— start of Data provided —

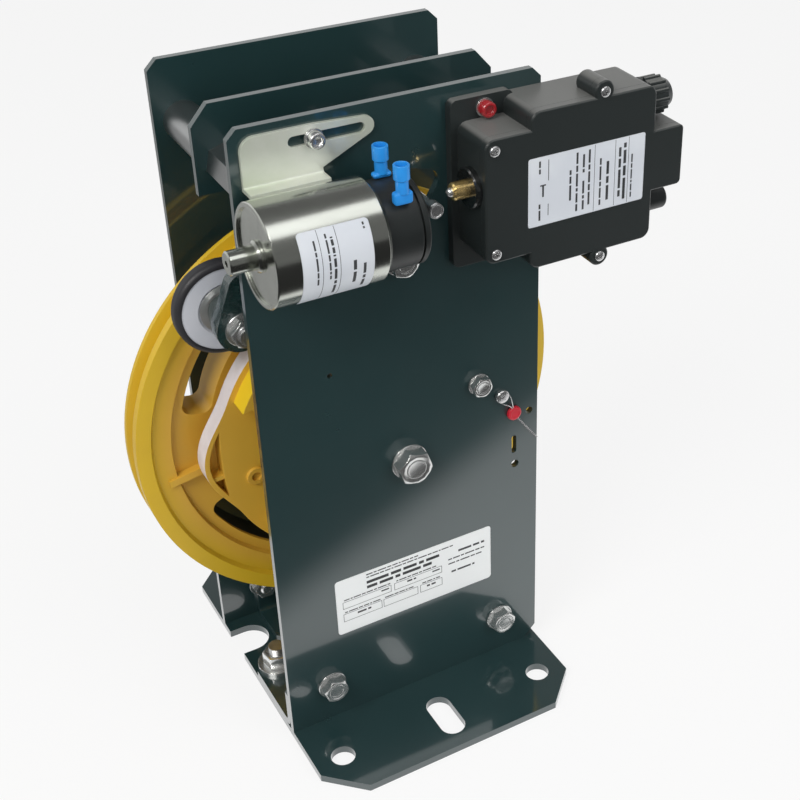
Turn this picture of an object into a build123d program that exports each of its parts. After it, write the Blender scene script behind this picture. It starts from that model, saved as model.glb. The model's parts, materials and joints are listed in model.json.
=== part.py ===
from build123d import *
import os
from math import cos, radians, sin

# Overspeed governor of a lift: two side plates on a foundation plate carry the rope sheave.
# A four-lobed cam on the sheave rocks a sprung arm through a roller; at overspeed, or when the
# solenoid strikes its pin, the arm swings on and its pawl drops into the ratchet teeth.
# Frame: X to the right, Y to the rear, Z up, origin on the ground below the sheave axle.

os.makedirs("parts", exist_ok=True)

# Base plate
plate_width = 170.0
base_depth = 237.0
base_thickness = 4.8
base_corner = 21.5
foundation_hole = 14.5
foundation_edge_x = 17.6
foundation_edge_y = 28.5
slot_width = 15.5
slot_length = 33.0
slot_edge = 25.8
notch_radius = 11.9
notch_depth = 21.0
notch_y = 33.2

# Side plates and middle plate
plates_inside = 108.3
plate_thickness = 4.0
front_plate_top = 392.6
rear_plate_top = 390.4
front_plate_corner = 5.0
front_plate_foot_corner = 8.0
rear_plate_corner = 5.7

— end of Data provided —

Without changing a word, restate the whole listing.

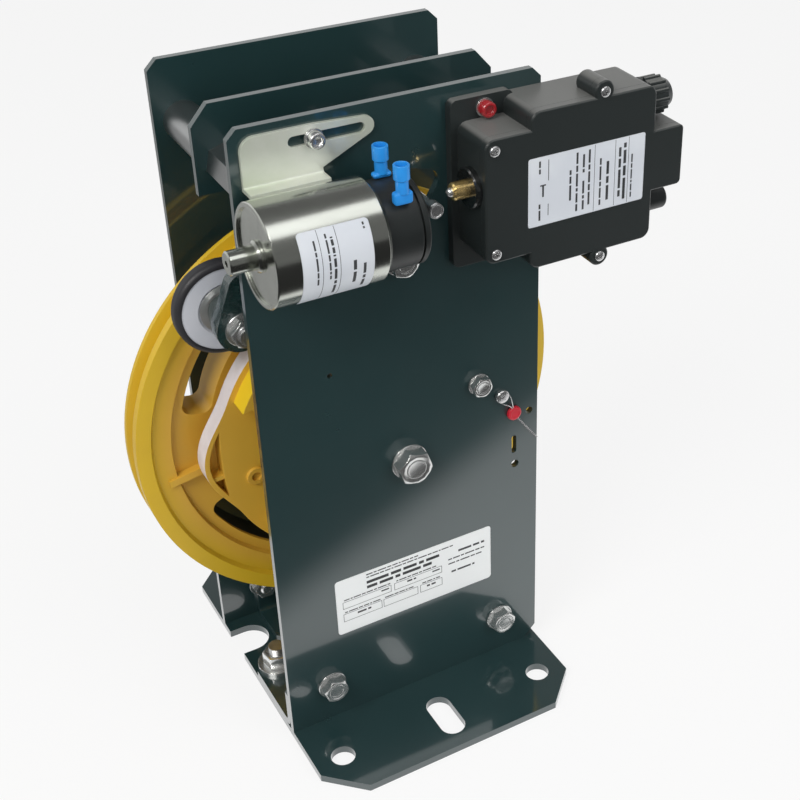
Turn this picture of an object into a build123d program that exports each of its parts. After it, write the Blender scene script behind this picture. It starts from that model, saved as model.glb. The model's parts, materials and joints are listed in model.json.
=== part.py ===
from build123d import *
import os
from math import cos, radians, sin

# Overspeed governor of a lift: two side plates on a foundation plate carry the rope sheave.
# A four-lobed cam on the sheave rocks a sprung arm through a roller; at overspeed, or when the
# solenoid strikes its pin, the arm swings on and its pawl drops into the ratchet teeth.
# Frame: X to the right, Y to the rear, Z up, origin on the ground below the sheave axle.

os.makedirs("parts", exist_ok=True)

# Base plate
plate_width = 170.0
base_depth = 237.0
base_thickness = 4.8
base_corner = 21.5
foundation_hole = 14.5
foundation_edge_x = 17.6
foundation_edge_y = 28.5
slot_width = 15.5
slot_length = 33.0
slot_edge = 25.8
notch_radius = 11.9
notch_depth = 21.0
notch_y = 33.2

# Side plates and middle plate
plates_inside = 108.3
plate_thickness = 4.0
front_plate_top = 392.6
rear_plate_top = 390.4
front_plate_corner = 5.0
front_plate_foot_corner = 8.0
rear_plate_corner = 5.7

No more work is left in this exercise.